--- PROBLEM DESCRIPTION ---
Restate the whole of the material. Keep every word, and drop the pictures.
········
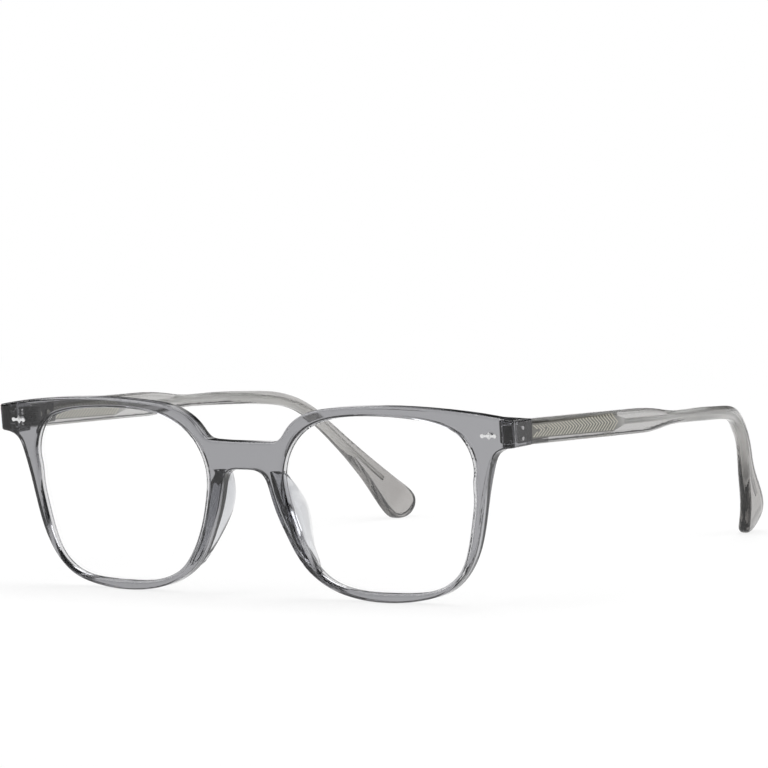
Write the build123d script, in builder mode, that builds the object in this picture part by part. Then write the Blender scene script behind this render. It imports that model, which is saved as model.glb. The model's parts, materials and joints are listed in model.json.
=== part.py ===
from build123d import *

import math
import os

# Square eyeglasses, standing on the bottoms of the rims and the tips of the open temples.
# +X is the wearer's left, -Y the way the front faces, +Z up, and Z = 0 is the table.
# The left pieces are modelled, and the right ones are their mirror images.

os.makedirs("parts", exist_ok=True)

# Driving dimensions, in millimetres and degrees
front_width = 140.6
front_height = 45.6
lens_opening_width = 49.0
lens_opening_height = 40.9
lens_gap = 21.1
rim_below_lens = 2.3
front_thickness = 3.4
front_curve_radius = 570.0
front_lean = 4.95
opening_edge_radius = 0.8
outline_edge_radius = 0.6
rear_edge_radius = 0.4
temple_length = 144.6
temple_thickness = 3.8
temple_end_thickness = 2.9
temple_inset = 17.4
joint_depth = 11.5
hinge_height = 39.6
overall_length = 157.9
brow_reach_share = 0.83

# Clearances shared by all pieces
body_gap = 0.2
running_gap = 0.05
seat_gap = 0.02
overrun = 5.0

# Places worked out from the driving dimensions
half_width = front_width / 2
lens_x = (lens_gap + lens_opening_width) / 2
lens_z = rim_below_lens + lens_opening_height / 2
lean_angle = math.radians(front_lean)
lean_slope = math.tan(lean_angle)
front_reach = brow_reach_share * lean_slope * (front_height - lens_z)
front_y = front_reach - overall_length / 2
joint_y = front_y + joint_depth
temple_y = joint_y + body_gap
ground_y = front_y + lean_slope * lens_z
lean_direction = (0, -math.sin(lean_angle), math.cos(lean_angle))
leaning = Plane(origin=(0, ground_y, 0), x_dir=(1, 0, 0), z_dir=lean_direction)


def curve_rise(x):
    """How far the curved front has come back at a distance from its middle."""
    return x * x / (2 * front_curve_radius)


def front_surface_y(x, z):
    """Depth of the curved, leaning front face at a place on it."""
    return ground_y + curve_rise(x) / math.cos(lean_angle) - z * lean_slope


def scaled(shares, width, height):
    """Points of an outline from shares of its width and height."""
    return [(across * width, up * height) for across, up in shares]


def both_sides(points):
    """A line of points from the middle outward, carried on over the other side."""
    return [(-across, up) for across, up in points[:0:-1]] + points


# Front: elevation outline, in shares of the half width and the height
rim_top_shares = [
    (0.000, 0.799),
    (0.050, 0.799),
    (0.100, 0.801),
    (0.140, 0.812),
    (0.172, 0.866),
    (0.212, 0.922),
    (0.263, 0.960),
    (0.341, 0.983),
    (0.455, 0.996),
    (0.569, 1.000),
    (0.747, 0.989),
    (0.886, 0.968),
    (1.000, 0.939),
    (1.070, 0.918),
]
rim_side_shares = [
    (1.070, 0.804),
    (1.000, 0.803),
    (0.962, 0.796),
    (0.930, 0.769),
    (0.909, 0.702),
    (0.888, 0.581),
    (0.862, 0.395),
    (0.834, 0.259),
    (0.792, 0.150),
    (0.733, 0.070),
    (0.647, 0.023),
    (0.512, 0.0005),
    (0.405, 0.013),
    (0.313, 0.053),
    (0.242, 0.118),
    (0.191, 0.202),
    (0.154, 0.305),
    (0.122, 0.412),
    (0.101, 0.509),
    (0.089, 0.580),
    (0.073, 0.628),
    (0.047, 0.650),
    (0.020, 0.655),
    (0.000, 0.655),
]
end_piece_corner_width = 3.6
end_piece_corner_depth = 1.4
end_piece_inner_radius = 1.0
end_piece_fall_height = 43.5
end_piece_joint_height = 42.6

# Lens opening, in shares of its half width and half height from its centre
opening_shares = [
    (1.000, 0.340),
    (0.983, 0.610),
    (0.872, 0.814),
    (0.665, 0.925),
    (0.400, 0.977),
    (0.050, 1.000),
    (-0.290, 0.984),
    (-0.560, 0.920),
    (-0.790, 0.775),
    (-0.935, 0.560),
    (-1.000, 0.300),
    (-0.975, 0.010),
    (-0.900, -0.310),
    (-0.786, -0.600),
    (-0.625, -0.830),
    (-0.400, -0.955),
    (-0.080, -0.998),
    (0.280, -0.990),
    (0.590, -0.922),
    (0.790, -0.745),
    (0.890, -0.490),
    (0.955, -0.160),
    (0.990, 0.120),
]

# Lens
lens_thickness = 2.0
lens_setback = 0.8
lens_bevel_depth = 0.6
lens_bevel_width = 0.55

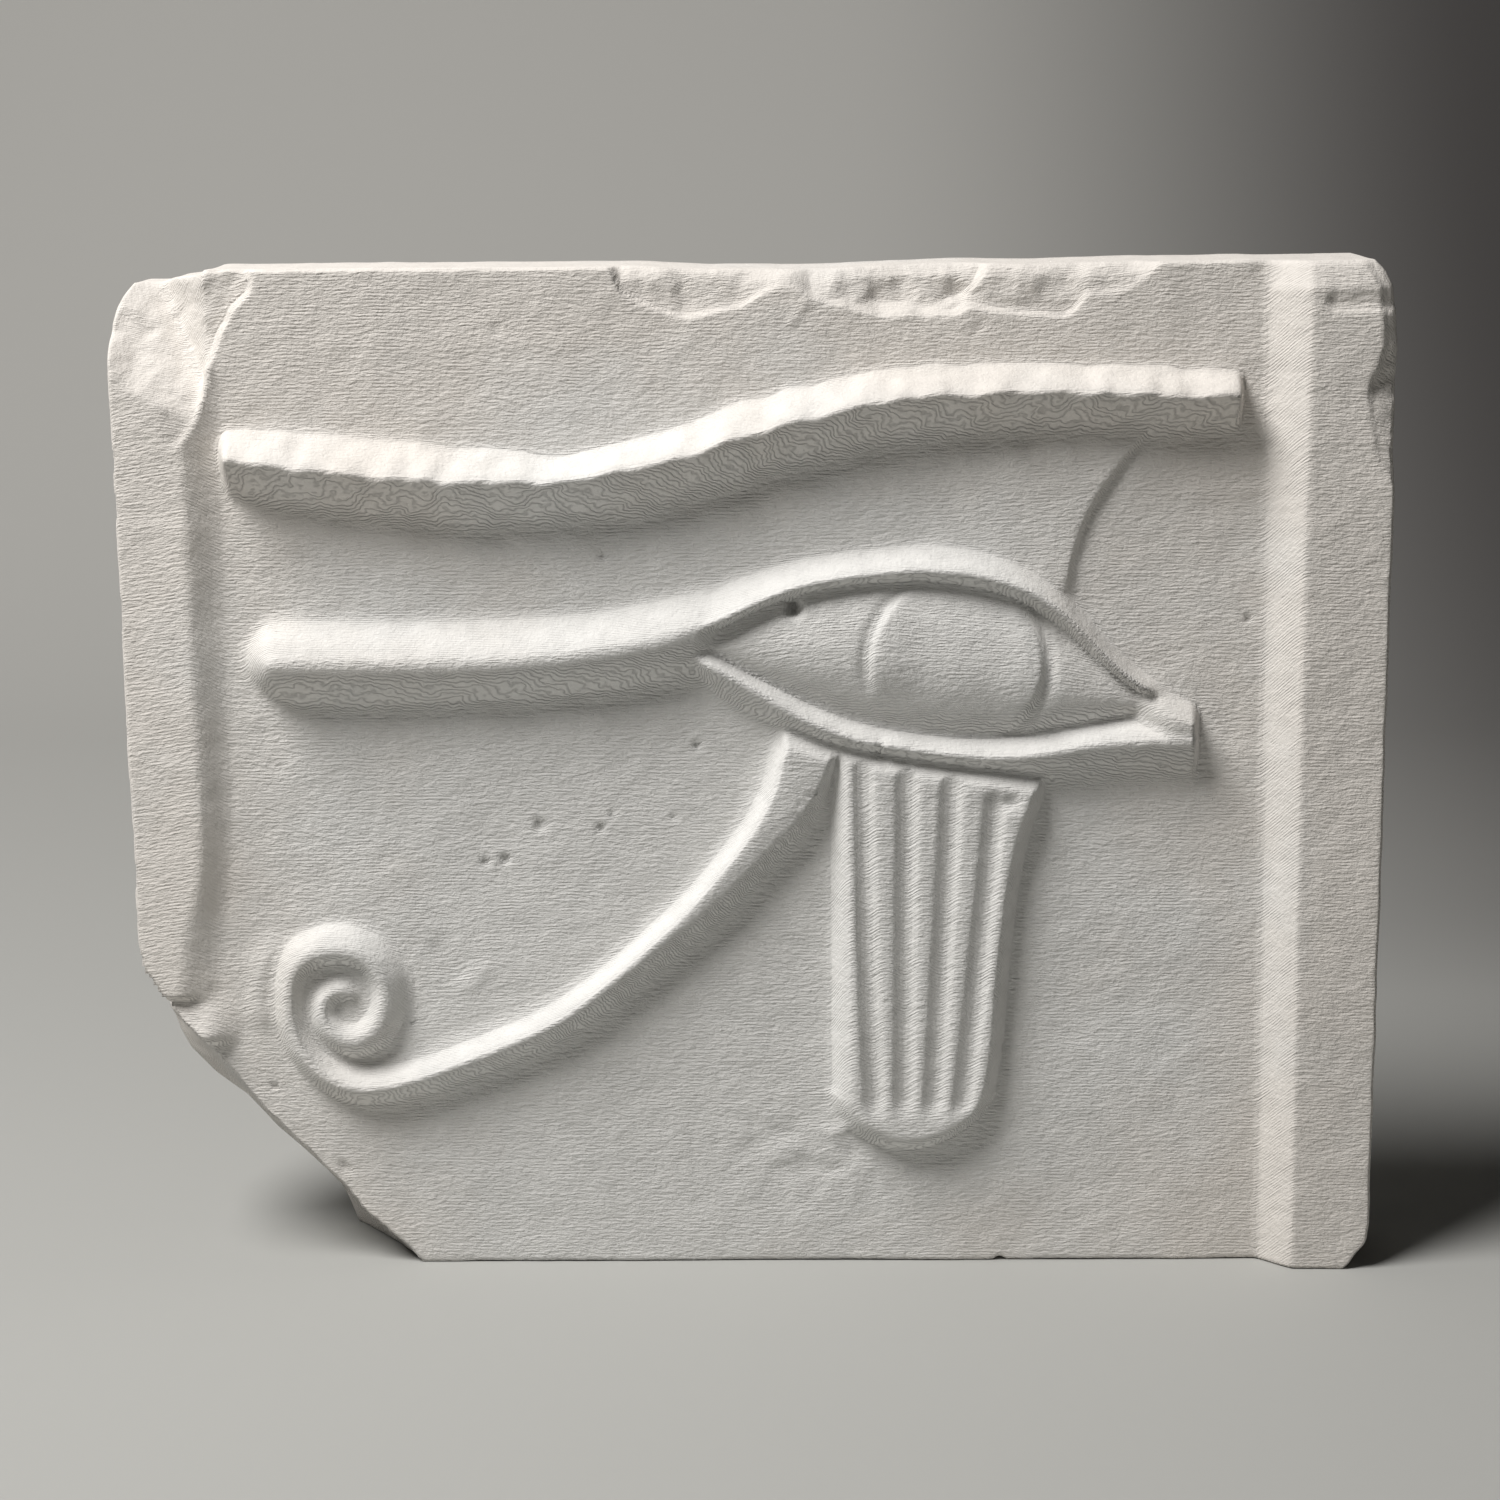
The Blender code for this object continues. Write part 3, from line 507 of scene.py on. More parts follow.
# Spalls along the top edge: a step at the lip, a floor behind it and an edge that rounds off.
# The floor climbs one ledge on its way to the right.
def chipTop(x, z, height):
    shape = topChipShape
    places, lip, step, fall = zip(*shape["lip"])
    ragged = shape["lipRaggedness"] * latticeNoise(x, z * 0.1, 1.3, 41)
    above = z - np.interp(x, places, lip) - ragged
    broken = easeStep(above, 0.3, 1.4)
    depth = np.interp(x, places, step) * easeStep(above, -0.1, shape["stepWidth"])
    depth = depth + np.interp(x, places, fall) * np.clip(above, 0, None)
    depth = depth + shape["roundFall"] * np.clip(z - shape["roundFrom"], 0, None) * broken
    heights, edge = zip(*shape["ledge"])
    beside = np.interp(z, heights, edge) - x + shape["ledgeRaggedness"] * latticeNoise(x, z, 1.1, 43)
    leftFloor = easeStep(beside, -0.1, 0.7) * easeStep(x, *shape["ledgeStarts"])
    depth = depth + shape["ledgeRise"] * leftFloor * broken
    start, end, width, pocketDepth = shape["pocket"]
    depth = depth + pocketDepth * np.exp(-(strokeDistance(x, z, start, end) / width)**2)
    rough = shape["roughness"] * crumble(x, z, 2.1, 3, 42) * (1 + 0.3 * leftFloor) * broken
    return height - depth - rough


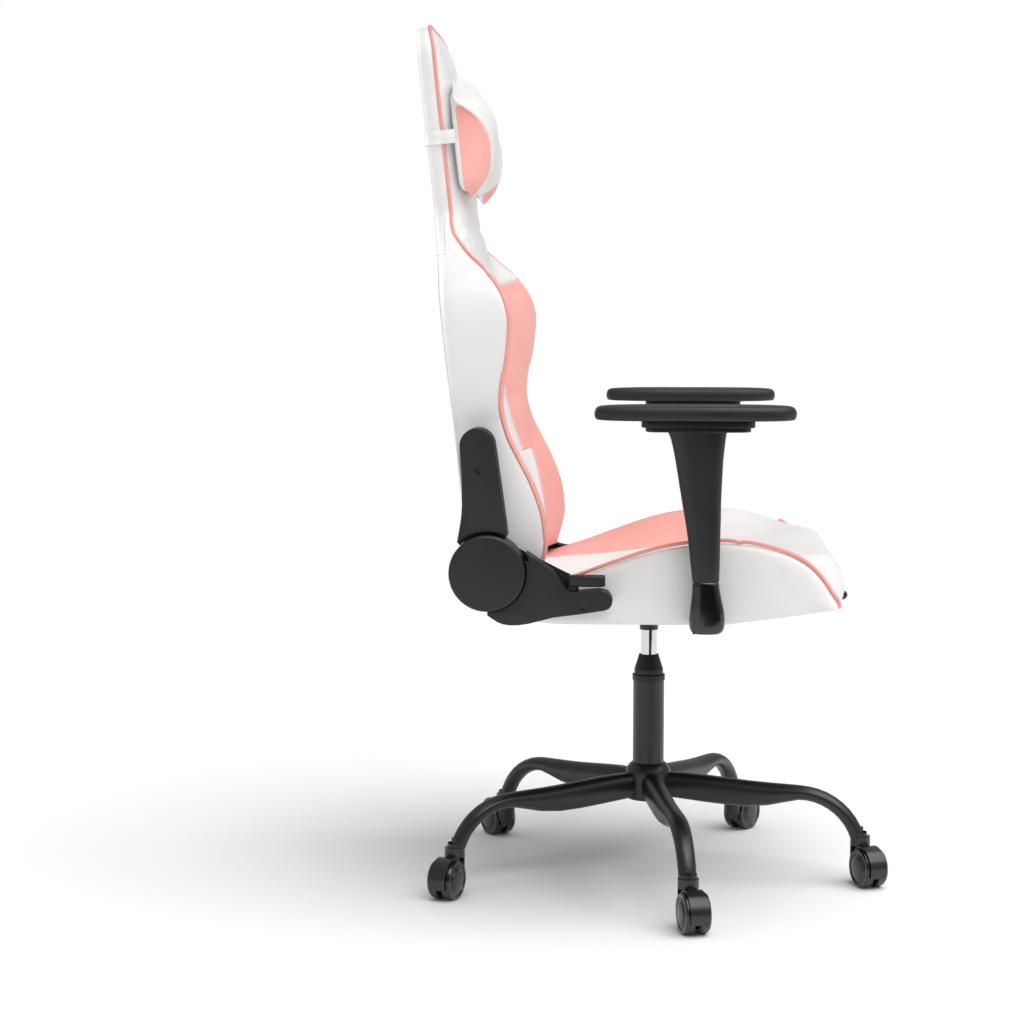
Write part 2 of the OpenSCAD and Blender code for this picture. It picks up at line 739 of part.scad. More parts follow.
········
--- FINAL RESULT ---
Write the build123d script, in builder mode, that builds the object in this picture part by part. Then write the Blender scene script behind this render. It imports that model, which is saved as model.glb. The model's parts, materials and joints are listed in model.json.
=== part.py ===
from build123d import *

import math
import os

# Square eyeglasses, standing on the bottoms of the rims and the tips of the open temples.
# +X is the wearer's left, -Y the way the front faces, +Z up, and Z = 0 is the table.
# The left pieces are modelled, and the right ones are their mirror images.

os.makedirs("parts", exist_ok=True)

# Driving dimensions, in millimetres and degrees
front_width = 140.6
front_height = 45.6
lens_opening_width = 49.0
lens_opening_height = 40.9
lens_gap = 21.1
rim_below_lens = 2.3
front_thickness = 3.4
front_curve_radius = 570.0
front_lean = 4.95
opening_edge_radius = 0.8
outline_edge_radius = 0.6
rear_edge_radius = 0.4
temple_length = 144.6
temple_thickness = 3.8
temple_end_thickness = 2.9
temple_inset = 17.4
joint_depth = 11.5
hinge_height = 39.6
overall_length = 157.9
brow_reach_share = 0.83

# Clearances shared by all pieces
body_gap = 0.2
running_gap = 0.05
seat_gap = 0.02
overrun = 5.0

# Places worked out from the driving dimensions
half_width = front_width / 2
lens_x = (lens_gap + lens_opening_width) / 2
lens_z = rim_below_lens + lens_opening_height / 2
lean_angle = math.radians(front_lean)
lean_slope = math.tan(lean_angle)
front_reach = brow_reach_share * lean_slope * (front_height - lens_z)
front_y = front_reach - overall_length / 2
joint_y = front_y + joint_depth
temple_y = joint_y + body_gap
ground_y = front_y + lean_slope * lens_z
lean_direction = (0, -math.sin(lean_angle), math.cos(lean_angle))
leaning = Plane(origin=(0, ground_y, 0), x_dir=(1, 0, 0), z_dir=lean_direction)


def curve_rise(x):
    """How far the curved front has come back at a distance from its middle."""
    return x * x / (2 * front_curve_radius)


def front_surface_y(x, z):
    """Depth of the curved, leaning front face at a place on it."""
    return ground_y + curve_rise(x) / math.cos(lean_angle) - z * lean_slope


def scaled(shares, width, height):
    """Points of an outline from shares of its width and height."""
    return [(across * width, up * height) for across, up in shares]


def both_sides(points):
    """A line of points from the middle outward, carried on over the other side."""
    return [(-across, up) for across, up in points[:0:-1]] + points


# Front: elevation outline, in shares of the half width and the height
rim_top_shares = [
    (0.000, 0.799),
    (0.050, 0.799),
    (0.100, 0.801),
    (0.140, 0.812),
    (0.172, 0.866),
    (0.212, 0.922),
    (0.263, 0.960),
    (0.341, 0.983),
    (0.455, 0.996),
    (0.569, 1.000),
    (0.747, 0.989),
    (0.886, 0.968),
    (1.000, 0.939),
    (1.070, 0.918),
]
rim_side_shares = [
    (1.070, 0.804),
    (1.000, 0.803),
    (0.962, 0.796),
    (0.930, 0.769),
    (0.909, 0.702),
    (0.888, 0.581),
    (0.862, 0.395),
    (0.834, 0.259),
    (0.792, 0.150),
    (0.733, 0.070),
    (0.647, 0.023),
    (0.512, 0.0005),
    (0.405, 0.013),
    (0.313, 0.053),
    (0.242, 0.118),
    (0.191, 0.202),
    (0.154, 0.305),
    (0.122, 0.412),
    (0.101, 0.509),
    (0.089, 0.580),
    (0.073, 0.628),
    (0.047, 0.650),
    (0.020, 0.655),
    (0.000, 0.655),
]
end_piece_corner_width = 3.6
end_piece_corner_depth = 1.4
end_piece_inner_radius = 1.0
end_piece_fall_height = 43.5
end_piece_joint_height = 42.6

# Lens opening, in shares of its half width and half height from its centre
opening_shares = [
    (1.000, 0.340),
    (0.983, 0.610),
    (0.872, 0.814),
    (0.665, 0.925),
    (0.400, 0.977),
    (0.050, 1.000),
    (-0.290, 0.984),
    (-0.560, 0.920),
    (-0.790, 0.775),
    (-0.935, 0.560),
    (-1.000, 0.300),
    (-0.975, 0.010),
    (-0.900, -0.310),
    (-0.786, -0.600),
    (-0.625, -0.830),
    (-0.400, -0.955),
    (-0.080, -0.998),
    (0.280, -0.990),
    (0.590, -0.922),
    (0.790, -0.745),
    (0.890, -0.490),
    (0.955, -0.160),
    (0.990, 0.120),
]

# Lens
lens_thickness = 2.0
lens_setback = 0.8
lens_bevel_depth = 0.6
lens_bevel_width = 0.55

The Blender code for this object continues. Write part 3, from line 507 of scene.py on. More parts follow.
# Spalls along the top edge: a step at the lip, a floor behind it and an edge that rounds off.
# The floor climbs one ledge on its way to the right.
def chipTop(x, z, height):
    shape = topChipShape
    places, lip, step, fall = zip(*shape["lip"])
    ragged = shape["lipRaggedness"] * latticeNoise(x, z * 0.1, 1.3, 41)
    above = z - np.interp(x, places, lip) - ragged
    broken = easeStep(above, 0.3, 1.4)
    depth = np.interp(x, places, step) * easeStep(above, -0.1, shape["stepWidth"])
    depth = depth + np.interp(x, places, fall) * np.clip(above, 0, None)
    depth = depth + shape["roundFall"] * np.clip(z - shape["roundFrom"], 0, None) * broken
    heights, edge = zip(*shape["ledge"])
    beside = np.interp(z, heights, edge) - x + shape["ledgeRaggedness"] * latticeNoise(x, z, 1.1, 43)
    leftFloor = easeStep(beside, -0.1, 0.7) * easeStep(x, *shape["ledgeStarts"])
    depth = depth + shape["ledgeRise"] * leftFloor * broken
    start, end, width, pocketDepth = shape["pocket"]
    depth = depth + pocketDepth * np.exp(-(strokeDistance(x, z, start, end) / width)**2)
    rough = shape["roughness"] * crumble(x, z, 2.1, 3, 42) * (1 + 0.3 * leftFloor) * broken
    return height - depth - rough


Write part 2 of the OpenSCAD and Blender code for this picture. It picks up at line 739 of part.scad. More parts follow.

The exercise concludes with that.